-- start Record extracts --

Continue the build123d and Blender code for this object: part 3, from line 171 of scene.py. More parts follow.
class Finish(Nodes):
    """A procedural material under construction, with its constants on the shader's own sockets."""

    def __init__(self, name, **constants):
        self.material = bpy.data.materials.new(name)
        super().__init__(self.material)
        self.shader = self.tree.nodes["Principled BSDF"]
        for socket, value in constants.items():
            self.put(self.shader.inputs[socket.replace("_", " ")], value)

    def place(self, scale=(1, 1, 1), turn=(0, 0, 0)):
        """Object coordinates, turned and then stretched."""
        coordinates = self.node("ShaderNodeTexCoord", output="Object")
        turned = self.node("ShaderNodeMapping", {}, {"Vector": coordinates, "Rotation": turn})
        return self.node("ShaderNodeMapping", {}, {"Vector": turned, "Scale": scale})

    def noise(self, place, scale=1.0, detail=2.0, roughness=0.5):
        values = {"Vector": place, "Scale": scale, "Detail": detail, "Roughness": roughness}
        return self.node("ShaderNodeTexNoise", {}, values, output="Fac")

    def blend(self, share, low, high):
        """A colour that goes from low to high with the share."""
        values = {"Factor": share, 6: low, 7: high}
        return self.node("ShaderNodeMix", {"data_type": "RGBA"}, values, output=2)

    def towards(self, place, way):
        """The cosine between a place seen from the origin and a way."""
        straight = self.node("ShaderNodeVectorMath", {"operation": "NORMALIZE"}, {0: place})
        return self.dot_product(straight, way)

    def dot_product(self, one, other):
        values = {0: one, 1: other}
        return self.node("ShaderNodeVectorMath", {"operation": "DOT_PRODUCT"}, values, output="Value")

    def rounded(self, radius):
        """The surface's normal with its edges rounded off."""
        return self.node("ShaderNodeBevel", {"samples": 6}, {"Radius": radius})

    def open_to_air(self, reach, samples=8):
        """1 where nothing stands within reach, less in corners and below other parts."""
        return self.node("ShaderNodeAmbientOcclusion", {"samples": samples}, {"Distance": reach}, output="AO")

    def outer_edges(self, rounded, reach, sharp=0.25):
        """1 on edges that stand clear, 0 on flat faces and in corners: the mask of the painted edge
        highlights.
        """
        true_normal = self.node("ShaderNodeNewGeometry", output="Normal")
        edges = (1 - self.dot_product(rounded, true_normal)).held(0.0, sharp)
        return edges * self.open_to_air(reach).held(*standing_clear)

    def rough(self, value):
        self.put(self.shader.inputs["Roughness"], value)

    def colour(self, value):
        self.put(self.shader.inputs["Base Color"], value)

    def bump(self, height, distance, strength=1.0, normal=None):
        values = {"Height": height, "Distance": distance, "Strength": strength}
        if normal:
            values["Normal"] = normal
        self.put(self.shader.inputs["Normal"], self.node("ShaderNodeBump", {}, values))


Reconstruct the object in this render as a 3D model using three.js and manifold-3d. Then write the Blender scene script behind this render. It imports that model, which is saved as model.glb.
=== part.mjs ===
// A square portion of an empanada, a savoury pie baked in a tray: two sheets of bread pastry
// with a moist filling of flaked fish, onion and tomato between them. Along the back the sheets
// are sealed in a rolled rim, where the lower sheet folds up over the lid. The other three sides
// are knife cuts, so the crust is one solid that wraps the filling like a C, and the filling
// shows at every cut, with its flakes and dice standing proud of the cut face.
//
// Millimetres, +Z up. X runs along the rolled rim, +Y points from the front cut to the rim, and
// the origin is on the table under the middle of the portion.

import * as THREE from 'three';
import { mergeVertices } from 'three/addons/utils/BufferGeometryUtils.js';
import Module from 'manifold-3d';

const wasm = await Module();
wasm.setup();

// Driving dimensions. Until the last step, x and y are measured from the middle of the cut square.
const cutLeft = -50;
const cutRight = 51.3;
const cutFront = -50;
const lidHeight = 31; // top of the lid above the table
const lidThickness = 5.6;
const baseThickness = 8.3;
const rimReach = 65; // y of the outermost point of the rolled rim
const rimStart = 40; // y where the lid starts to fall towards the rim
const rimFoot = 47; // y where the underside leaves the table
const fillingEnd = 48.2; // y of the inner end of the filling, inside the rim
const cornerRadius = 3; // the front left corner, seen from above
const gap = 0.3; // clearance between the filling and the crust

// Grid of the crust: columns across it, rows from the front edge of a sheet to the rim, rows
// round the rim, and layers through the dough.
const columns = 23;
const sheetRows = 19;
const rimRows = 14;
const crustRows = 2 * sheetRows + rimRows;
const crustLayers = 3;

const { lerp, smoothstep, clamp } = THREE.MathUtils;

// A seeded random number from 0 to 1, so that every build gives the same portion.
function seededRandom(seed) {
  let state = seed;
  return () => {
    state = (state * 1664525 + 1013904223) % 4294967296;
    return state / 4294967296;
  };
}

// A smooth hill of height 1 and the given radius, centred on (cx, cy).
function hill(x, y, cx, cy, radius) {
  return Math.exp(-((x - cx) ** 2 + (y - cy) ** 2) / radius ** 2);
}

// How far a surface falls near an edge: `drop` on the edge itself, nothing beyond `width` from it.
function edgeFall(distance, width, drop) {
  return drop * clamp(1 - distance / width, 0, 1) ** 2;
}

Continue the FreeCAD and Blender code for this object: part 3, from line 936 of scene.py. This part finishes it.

-- end Record extracts --

Reproduce each line of the material above precisely.

• Solution to the exercise:
Continue the build123d and Blender code for this object: part 3, from line 171 of scene.py. More parts follow.
class Finish(Nodes):
    """A procedural material under construction, with its constants on the shader's own sockets."""

    def __init__(self, name, **constants):
        self.material = bpy.data.materials.new(name)
        super().__init__(self.material)
        self.shader = self.tree.nodes["Principled BSDF"]
        for socket, value in constants.items():
            self.put(self.shader.inputs[socket.replace("_", " ")], value)

    def place(self, scale=(1, 1, 1), turn=(0, 0, 0)):
        """Object coordinates, turned and then stretched."""
        coordinates = self.node("ShaderNodeTexCoord", output="Object")
        turned = self.node("ShaderNodeMapping", {}, {"Vector": coordinates, "Rotation": turn})
        return self.node("ShaderNodeMapping", {}, {"Vector": turned, "Scale": scale})

    def noise(self, place, scale=1.0, detail=2.0, roughness=0.5):
        values = {"Vector": place, "Scale": scale, "Detail": detail, "Roughness": roughness}
        return self.node("ShaderNodeTexNoise", {}, values, output="Fac")

    def blend(self, share, low, high):
        """A colour that goes from low to high with the share."""
        values = {"Factor": share, 6: low, 7: high}
        return self.node("ShaderNodeMix", {"data_type": "RGBA"}, values, output=2)

    def towards(self, place, way):
        """The cosine between a place seen from the origin and a way."""
        straight = self.node("ShaderNodeVectorMath", {"operation": "NORMALIZE"}, {0: place})
        return self.dot_product(straight, way)

    def dot_product(self, one, other):
        values = {0: one, 1: other}
        return self.node("ShaderNodeVectorMath", {"operation": "DOT_PRODUCT"}, values, output="Value")

    def rounded(self, radius):
        """The surface's normal with its edges rounded off."""
        return self.node("ShaderNodeBevel", {"samples": 6}, {"Radius": radius})

    def open_to_air(self, reach, samples=8):
        """1 where nothing stands within reach, less in corners and below other parts."""
        return self.node("ShaderNodeAmbientOcclusion", {"samples": samples}, {"Distance": reach}, output="AO")

    def outer_edges(self, rounded, reach, sharp=0.25):
        """1 on edges that stand clear, 0 on flat faces and in corners: the mask of the painted edge
        highlights.
        """
        true_normal = self.node("ShaderNodeNewGeometry", output="Normal")
        edges = (1 - self.dot_product(rounded, true_normal)).held(0.0, sharp)
        return edges * self.open_to_air(reach).held(*standing_clear)

    def rough(self, value):
        self.put(self.shader.inputs["Roughness"], value)

    def colour(self, value):
        self.put(self.shader.inputs["Base Color"], value)

    def bump(self, height, distance, strength=1.0, normal=None):
        values = {"Height": height, "Distance": distance, "Strength": strength}
        if normal:
            values["Normal"] = normal
        self.put(self.shader.inputs["Normal"], self.node("ShaderNodeBump", {}, values))


Reconstruct the object in this render as a 3D model using three.js and manifold-3d. Then write the Blender scene script behind this render. It imports that model, which is saved as model.glb.
=== part.mjs ===
// A square portion of an empanada, a savoury pie baked in a tray: two sheets of bread pastry
// with a moist filling of flaked fish, onion and tomato between them. Along the back the sheets
// are sealed in a rolled rim, where the lower sheet folds up over the lid. The other three sides
// are knife cuts, so the crust is one solid that wraps the filling like a C, and the filling
// shows at every cut, with its flakes and dice standing proud of the cut face.
//
// Millimetres, +Z up. X runs along the rolled rim, +Y points from the front cut to the rim, and
// the origin is on the table under the middle of the portion.

import * as THREE from 'three';
import { mergeVertices } from 'three/addons/utils/BufferGeometryUtils.js';
import Module from 'manifold-3d';

const wasm = await Module();
wasm.setup();

// Driving dimensions. Until the last step, x and y are measured from the middle of the cut square.
const cutLeft = -50;
const cutRight = 51.3;
const cutFront = -50;
const lidHeight = 31; // top of the lid above the table
const lidThickness = 5.6;
const baseThickness = 8.3;
const rimReach = 65; // y of the outermost point of the rolled rim
const rimStart = 40; // y where the lid starts to fall towards the rim
const rimFoot = 47; // y where the underside leaves the table
const fillingEnd = 48.2; // y of the inner end of the filling, inside the rim
const cornerRadius = 3; // the front left corner, seen from above
const gap = 0.3; // clearance between the filling and the crust

// Grid of the crust: columns across it, rows from the front edge of a sheet to the rim, rows
// round the rim, and layers through the dough.
const columns = 23;
const sheetRows = 19;
const rimRows = 14;
const crustRows = 2 * sheetRows + rimRows;
const crustLayers = 3;

const { lerp, smoothstep, clamp } = THREE.MathUtils;

// A seeded random number from 0 to 1, so that every build gives the same portion.
function seededRandom(seed) {
  let state = seed;
  return () => {
    state = (state * 1664525 + 1013904223) % 4294967296;
    return state / 4294967296;
  };
}

// A smooth hill of height 1 and the given radius, centred on (cx, cy).
function hill(x, y, cx, cy, radius) {
  return Math.exp(-((x - cx) ** 2 + (y - cy) ** 2) / radius ** 2);
}

// How far a surface falls near an edge: `drop` on the edge itself, nothing beyond `width` from it.
function edgeFall(distance, width, drop) {
  return drop * clamp(1 - distance / width, 0, 1) ** 2;
}

Continue the FreeCAD and Blender code for this object: part 3, from line 936 of scene.py. This part finishes it.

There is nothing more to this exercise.